REPORTER: Kareem Abdul Mushumba has sold used clothes for 15 years.
- You see, even this bag. This bag last time was 8,000, but now it's like 15,000. It is like double. So to tell my customer you should pay double, it's need more explain.
REPORTER: Tariffs have raised prices at the markets where Mushumba buys his stock, and he's forced to pass the cost on to his customers.
- In the past, we used to come and we buy like 50 pairs shirts. But today you can come, then you buy like 3 pairs, or sometimes you don't get anything. So the customers, they don't come. They don't come. That is the challenges we have.
REPORTER: More than 20,000 Rwandans who work in the industry could lose their jobs if these policies don't change. Kagame promises that long-term gains will outweigh today's losses.
- We're really, really fortunate that the government supports so strongly made in Rwanda that there's so many incentives to help us build this industry. So it actually is very encouraging for businesses like ours. This is called an [INAUDIBLE]

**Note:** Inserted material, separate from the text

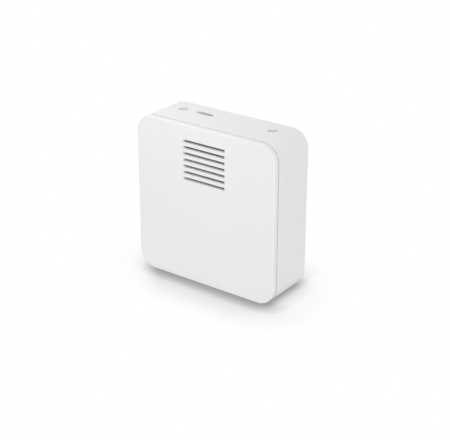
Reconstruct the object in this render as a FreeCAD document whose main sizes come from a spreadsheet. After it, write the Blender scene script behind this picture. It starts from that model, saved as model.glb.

REPORTER: Pierra Ntayombya was born in Canada, but returns to her parents' home country to take over a local high fashion business.
- These are traditional, like, milk jugs. These baskets are all hand-woven baskets. This is like taking elements off of, like, kente print.
Second-hand, it doesn't allow for the industry to build. Brands like ours, there's so much opportunity now as they phase out second-hand for us to scale our businesses. That's a gap in the market. That's how the best businesses are started is when you have a gap and you have somebody who can fill that gap.
REPORTER: But Pierra's store isn't filling the gap for affordable clothes. According to a 2017 analysis, 40% of Rwandans can only afford used ones.
- Attention.
REPORTER: Other producers benefiting from Made in Rwanda are only making clothes for export, and aren't Rwandan at all.
- [SPEAKING CHINESE]
REPORTER: China is Rwanda's fifth largest trading partner, and has invested $400 million here over the last 12 years. In July, President Xi Jinping became the first Chinese leader ever to visit the country, and pledged to invest even more.
[NON-ENGLISH SINGING]
It means Chinese companies like CNH, which opened its first exports-focused factory here in 2015, are well-positioned to take advantage of the Made in Rwanda tax break.
- I think the Chinese and Rwanda government has been in good cooperation long time ago. You go from here, you see.
REPORTER: Malou Jontilano is its general manager.
- Without the government, C&H is not there. Later on, we're going to have another project that will house 3,000. In about 5 years more, it will be about 10,000.
REPORTER: Workers here earn about 30% more than the national minimum wage.